-------- DATASET CONTENT

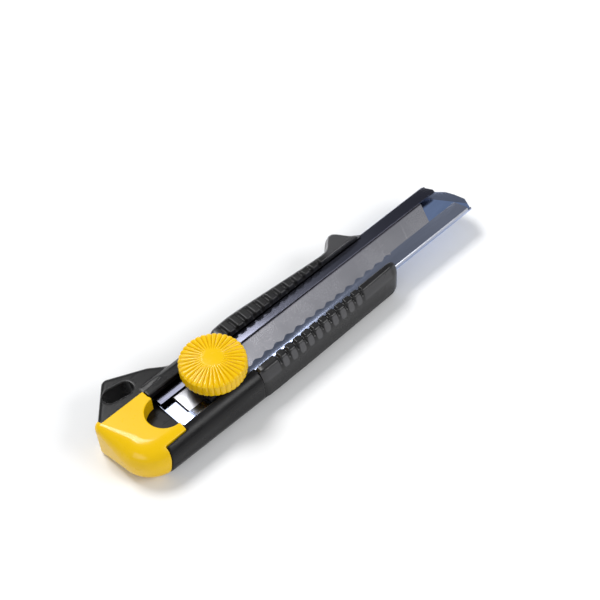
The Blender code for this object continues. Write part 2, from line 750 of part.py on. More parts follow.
def ring_solid(inner, outer, low, high, count):
    """Flat ring with a round hole, as one closed tube of four faces round."""
    bm = bmesh.new()
    corners = ((inner, low), (outer, low), (outer, high), (inner, high))
    columns = []
    for k in range(count):
        turn = math.tau * k / count
        columns.append([bm.verts.new((r * math.cos(turn), r * math.sin(turn), z)) for r, z in corners])
    for k in range(count):
        here, after = columns[k], columns[(k + 1) % count]
        for i in range(4):
            j = (i + 1) % 4
            bm.faces.new((here[i], here[j], after[j], after[i]))
    return bm


def make_washer(mat):
    bm = ring_solid(STUD_RADIUS + GAP, WASHER_RADIUS, WASHER_UNDERSIDE, WASHER_TOP, 36)
    return finish("wheel_washer", bm, mat)


def make_nut(mat):
    bm = ring_solid(STUD_RADIUS + THREAD_GAP, NUT_RADIUS, HUB_UNDERSIDE, NUT_TOP, 24)
    return finish("wheel_nut", bm, mat)


def make_wheel(mat):
    """Domed top with radial flutes that run on down the rim; hollow underneath, with a hub."""
    edge_radius = WHEEL_RADIUS - WHEEL_EDGE
    edge_top = WHEEL_TOP - WHEEL_DROP
    # (radius, z, groove inward, groove down)
    rings = [
        (WHEEL_RADIUS - WHEEL_FOOT, WHEEL_UNDERSIDE, 0.6, 0.0),
        (WHEEL_RADIUS, WHEEL_UNDERSIDE + WHEEL_FOOT, 1.0, 0.0),
        (WHEEL_RADIUS, edge_top - WHEEL_EDGE, 1.0, 0.0),
        (WHEEL_RADIUS - WHEEL_EDGE * 0.3, edge_top - WHEEL_EDGE * 0.4, 0.8, 0.5),
        (edge_radius, edge_top, 0.2, 1.0),
    ]
    for share, down in WHEEL_DOME:
        radius = edge_radius * share
        rings.append((radius, WHEEL_TOP - WHEEL_DROP * share**2, 0.0, down))
    per_flute = 4
    count = FLUTES * per_flute
    sections = []
    for radius, z, inward, down in rings:
        ring = []
        for k in range(count):
            turn = math.tau * k / count
            groove = FLUTE_DEPTH * (0.5 - 0.5 * math.cos(math.tau * k / per_flute))
            r = radius - groove * inward
            ring.append((r * math.cos(turn), r * math.sin(turn), z - groove * down))
        sections.append(ring)
    wheel = finish("thumb_wheel", loft(sections), mat)
    rim_pocket = ring_solid(HUB_RADIUS, RIM_INNER_RADIUS, BELOW_ALL, RIM_POCKET_TOP, 48)
    boolean(wheel, tool("cut_rim_pocket", rim_pocket), "DIFFERENCE")
    hub = cylinder(HUB_RADIUS, HUB_UNDERSIDE, RIM_POCKET_TOP + HUB_OVERLAP, count=48)
    boolean(wheel, tool("add_hub", hub), "UNION")
    nut_pocket = cylinder(NUT_RADIUS + GAP, BELOW_ALL, NUT_TOP + GAP, count=24)
    boolean(wheel, tool("cut_nut_pocket", nut_pocket), "DIFFERENCE")
    stud_space = cylinder(STUD_SPACE_RADIUS, BELOW_ALL, STUD_SPACE_TOP, count=24)
    boolean(wheel, tool("cut_stud_space", stud_space), "DIFFERENCE")
    return wheel


def main():
    clear_scene()
    black = material("black_plastic", (0.018, 0.018, 0.02), 0.35)
    rubber = material("black_rubber", (0.025, 0.025, 0.027), 0.6)
    steel = material("channel_steel", (0.33, 0.36, 0.42), 0.25, 1.0)
    blade_steel = material("blade_steel", (0.5, 0.5, 0.52), 0.35, 1.0)
    zinc = material("zinc_steel", (0.6, 0.6, 0.6), 0.35, 1.0)
    brass = material("brass", (0.75, 0.55, 0.25), 0.35, 1.0)
    yellow = material("yellow_plastic", (0.9, 0.58, 0.01), 0.28)

    make_handle(black)
    make_end_cap(yellow)
    left_grooves = groove_stations(LEFT_GROOVES_START, LEFT_GROOVES)
    right_grooves = groove_stations(RIGHT_GROOVES_START, RIGHT_GROOVES)
    make_grip("grip_left", LEFT_WIDTHS, LEFT_GRIP, left_grooves, 1, rubber)
    make_grip("grip_right", RIGHT_WIDTHS, RIGHT_GRIP, right_grooves, -1, rubber)
    make_channel(steel)
    make_rivets(zinc)
    make_blade(blade_steel)
    make_holder(zinc)
    make_stud(zinc)
    make_saddle(black)
    make_washer(zinc)
    make_nut(brass)
    make_wheel(yellow)


main()
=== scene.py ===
import math

import bmesh
import bpy
from mathutils import Matrix, Vector


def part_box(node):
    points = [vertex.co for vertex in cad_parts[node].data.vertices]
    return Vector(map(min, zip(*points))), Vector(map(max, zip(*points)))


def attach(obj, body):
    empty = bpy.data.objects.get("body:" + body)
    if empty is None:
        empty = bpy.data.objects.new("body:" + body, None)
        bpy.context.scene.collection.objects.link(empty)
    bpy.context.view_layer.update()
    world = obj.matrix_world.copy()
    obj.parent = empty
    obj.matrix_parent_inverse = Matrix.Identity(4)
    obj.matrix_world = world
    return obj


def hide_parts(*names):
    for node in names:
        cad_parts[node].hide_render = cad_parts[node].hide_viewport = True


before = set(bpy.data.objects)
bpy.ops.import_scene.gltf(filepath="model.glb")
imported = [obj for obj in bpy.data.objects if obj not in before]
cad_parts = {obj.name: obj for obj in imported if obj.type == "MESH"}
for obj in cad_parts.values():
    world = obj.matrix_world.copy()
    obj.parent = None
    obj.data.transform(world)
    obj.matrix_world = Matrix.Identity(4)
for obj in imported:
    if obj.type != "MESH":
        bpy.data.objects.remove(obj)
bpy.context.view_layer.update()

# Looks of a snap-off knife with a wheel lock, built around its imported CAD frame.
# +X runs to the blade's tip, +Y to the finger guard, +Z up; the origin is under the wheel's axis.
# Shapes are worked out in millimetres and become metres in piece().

MM = 0.001
GAP = 0.3  # clearance between neighbouring pieces

# How far cutters reach when they open upwards, downwards, backwards, forwards or sideways
ABOVE_ALL = 20.0
BELOW_ALL = -5.0
BEHIND_ALL = -60.0
FRONT_OF_ALL = 150.0
BESIDE_ALL = 30.0
BESIDE_CHANNEL = 20.0

# Handle and end cap: plan corners as (x, y, plan radius, top edge radius, bottom edge radius)
HANDLE_TOP = 15.5
HANDLE_FRONT = 78.0
HANDLE_REAR = -42.3
HANDLE_CORNERS = (
    (HANDLE_FRONT, 12.2, 3.0, 2.5, 2.5),
    (60.0, 12.9, 40.0, 4.2, 3.5),
    (20.0, 15.9, 150.0, 4.5, 3.5),
    (HANDLE_REAR, 13.9, 3.0, 2.5, 1.8),
    (HANDLE_REAR, -13.4, 12.5, 7.5, 6.3),
    (30.0, -13.3, 80.0, 4.5, 3.5),
    (HANDLE_FRONT, -12.2, 3.0, 2.5, 2.5),
)
PLAN_SEGMENTS = 18
EDGE_SEGMENTS = 12

# Half widths of the handle at the grips, as (x, half width)
LEFT_WIDTHS = ((20.0, 15.9), (60.0, 12.9), (HANDLE_FRONT, 12.2))
RIGHT_WIDTHS = ((-31.0, 13.4), (30.0, 13.3), (HANDLE_FRONT, 12.2))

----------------

## INSTRUCTIONS FOR THE TASK
Reproduce the complete set of lines precisely as supplied.

## SOLUTION TO THIS EXERCISE
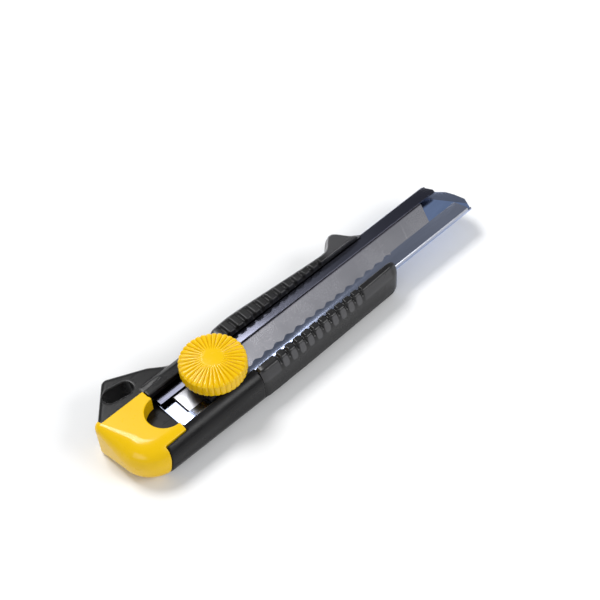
The Blender code for this object continues. Write part 2, from line 750 of part.py on. More parts follow.
def ring_solid(inner, outer, low, high, count):
    """Flat ring with a round hole, as one closed tube of four faces round."""
    bm = bmesh.new()
    corners = ((inner, low), (outer, low), (outer, high), (inner, high))
    columns = []
    for k in range(count):
        turn = math.tau * k / count
        columns.append([bm.verts.new((r * math.cos(turn), r * math.sin(turn), z)) for r, z in corners])
    for k in range(count):
        here, after = columns[k], columns[(k + 1) % count]
        for i in range(4):
            j = (i + 1) % 4
            bm.faces.new((here[i], here[j], after[j], after[i]))
    return bm


def make_washer(mat):
    bm = ring_solid(STUD_RADIUS + GAP, WASHER_RADIUS, WASHER_UNDERSIDE, WASHER_TOP, 36)
    return finish("wheel_washer", bm, mat)


def make_nut(mat):
    bm = ring_solid(STUD_RADIUS + THREAD_GAP, NUT_RADIUS, HUB_UNDERSIDE, NUT_TOP, 24)
    return finish("wheel_nut", bm, mat)


def make_wheel(mat):
    """Domed top with radial flutes that run on down the rim; hollow underneath, with a hub."""
    edge_radius = WHEEL_RADIUS - WHEEL_EDGE
    edge_top = WHEEL_TOP - WHEEL_DROP
    # (radius, z, groove inward, groove down)
    rings = [
        (WHEEL_RADIUS - WHEEL_FOOT, WHEEL_UNDERSIDE, 0.6, 0.0),
        (WHEEL_RADIUS, WHEEL_UNDERSIDE + WHEEL_FOOT, 1.0, 0.0),
        (WHEEL_RADIUS, edge_top - WHEEL_EDGE, 1.0, 0.0),
        (WHEEL_RADIUS - WHEEL_EDGE * 0.3, edge_top - WHEEL_EDGE * 0.4, 0.8, 0.5),
        (edge_radius, edge_top, 0.2, 1.0),
    ]
    for share, down in WHEEL_DOME:
        radius = edge_radius * share
        rings.append((radius, WHEEL_TOP - WHEEL_DROP * share**2, 0.0, down))
    per_flute = 4
    count = FLUTES * per_flute
    sections = []
    for radius, z, inward, down in rings:
        ring = []
        for k in range(count):
            turn = math.tau * k / count
            groove = FLUTE_DEPTH * (0.5 - 0.5 * math.cos(math.tau * k / per_flute))
            r = radius - groove * inward
            ring.append((r * math.cos(turn), r * math.sin(turn), z - groove * down))
        sections.append(ring)
    wheel = finish("thumb_wheel", loft(sections), mat)
    rim_pocket = ring_solid(HUB_RADIUS, RIM_INNER_RADIUS, BELOW_ALL, RIM_POCKET_TOP, 48)
    boolean(wheel, tool("cut_rim_pocket", rim_pocket), "DIFFERENCE")
    hub = cylinder(HUB_RADIUS, HUB_UNDERSIDE, RIM_POCKET_TOP + HUB_OVERLAP, count=48)
    boolean(wheel, tool("add_hub", hub), "UNION")
    nut_pocket = cylinder(NUT_RADIUS + GAP, BELOW_ALL, NUT_TOP + GAP, count=24)
    boolean(wheel, tool("cut_nut_pocket", nut_pocket), "DIFFERENCE")
    stud_space = cylinder(STUD_SPACE_RADIUS, BELOW_ALL, STUD_SPACE_TOP, count=24)
    boolean(wheel, tool("cut_stud_space", stud_space), "DIFFERENCE")
    return wheel


def main():
    clear_scene()
    black = material("black_plastic", (0.018, 0.018, 0.02), 0.35)
    rubber = material("black_rubber", (0.025, 0.025, 0.027), 0.6)
    steel = material("channel_steel", (0.33, 0.36, 0.42), 0.25, 1.0)
    blade_steel = material("blade_steel", (0.5, 0.5, 0.52), 0.35, 1.0)
    zinc = material("zinc_steel", (0.6, 0.6, 0.6), 0.35, 1.0)
    brass = material("brass", (0.75, 0.55, 0.25), 0.35, 1.0)
    yellow = material("yellow_plastic", (0.9, 0.58, 0.01), 0.28)

    make_handle(black)
    make_end_cap(yellow)
    left_grooves = groove_stations(LEFT_GROOVES_START, LEFT_GROOVES)
    right_grooves = groove_stations(RIGHT_GROOVES_START, RIGHT_GROOVES)
    make_grip("grip_left", LEFT_WIDTHS, LEFT_GRIP, left_grooves, 1, rubber)
    make_grip("grip_right", RIGHT_WIDTHS, RIGHT_GRIP, right_grooves, -1, rubber)
    make_channel(steel)
    make_rivets(zinc)
    make_blade(blade_steel)
    make_holder(zinc)
    make_stud(zinc)
    make_saddle(black)
    make_washer(zinc)
    make_nut(brass)
    make_wheel(yellow)


main()
=== scene.py ===
import math

import bmesh
import bpy
from mathutils import Matrix, Vector


def part_box(node):
    points = [vertex.co for vertex in cad_parts[node].data.vertices]
    return Vector(map(min, zip(*points))), Vector(map(max, zip(*points)))


def attach(obj, body):
    empty = bpy.data.objects.get("body:" + body)
    if empty is None:
        empty = bpy.data.objects.new("body:" + body, None)
        bpy.context.scene.collection.objects.link(empty)
    bpy.context.view_layer.update()
    world = obj.matrix_world.copy()
    obj.parent = empty
    obj.matrix_parent_inverse = Matrix.Identity(4)
    obj.matrix_world = world
    return obj


def hide_parts(*names):
    for node in names:
        cad_parts[node].hide_render = cad_parts[node].hide_viewport = True


before = set(bpy.data.objects)
bpy.ops.import_scene.gltf(filepath="model.glb")
imported = [obj for obj in bpy.data.objects if obj not in before]
cad_parts = {obj.name: obj for obj in imported if obj.type == "MESH"}
for obj in cad_parts.values():
    world = obj.matrix_world.copy()
    obj.parent = None
    obj.data.transform(world)
    obj.matrix_world = Matrix.Identity(4)
for obj in imported:
    if obj.type != "MESH":
        bpy.data.objects.remove(obj)
bpy.context.view_layer.update()

# Looks of a snap-off knife with a wheel lock, built around its imported CAD frame.
# +X runs to the blade's tip, +Y to the finger guard, +Z up; the origin is under the wheel's axis.
# Shapes are worked out in millimetres and become metres in piece().

MM = 0.001
GAP = 0.3  # clearance between neighbouring pieces

# How far cutters reach when they open upwards, downwards, backwards, forwards or sideways
ABOVE_ALL = 20.0
BELOW_ALL = -5.0
BEHIND_ALL = -60.0
FRONT_OF_ALL = 150.0
BESIDE_ALL = 30.0
BESIDE_CHANNEL = 20.0

# Handle and end cap: plan corners as (x, y, plan radius, top edge radius, bottom edge radius)
HANDLE_TOP = 15.5
HANDLE_FRONT = 78.0
HANDLE_REAR = -42.3
HANDLE_CORNERS = (
    (HANDLE_FRONT, 12.2, 3.0, 2.5, 2.5),
    (60.0, 12.9, 40.0, 4.2, 3.5),
    (20.0, 15.9, 150.0, 4.5, 3.5),
    (HANDLE_REAR, 13.9, 3.0, 2.5, 1.8),
    (HANDLE_REAR, -13.4, 12.5, 7.5, 6.3),
    (30.0, -13.3, 80.0, 4.5, 3.5),
    (HANDLE_FRONT, -12.2, 3.0, 2.5, 2.5),
)
PLAN_SEGMENTS = 18
EDGE_SEGMENTS = 12

# Half widths of the handle at the grips, as (x, half width)
LEFT_WIDTHS = ((20.0, 15.9), (60.0, 12.9), (HANDLE_FRONT, 12.2))
RIGHT_WIDTHS = ((-31.0, 13.4), (30.0, 13.3), (HANDLE_FRONT, 12.2))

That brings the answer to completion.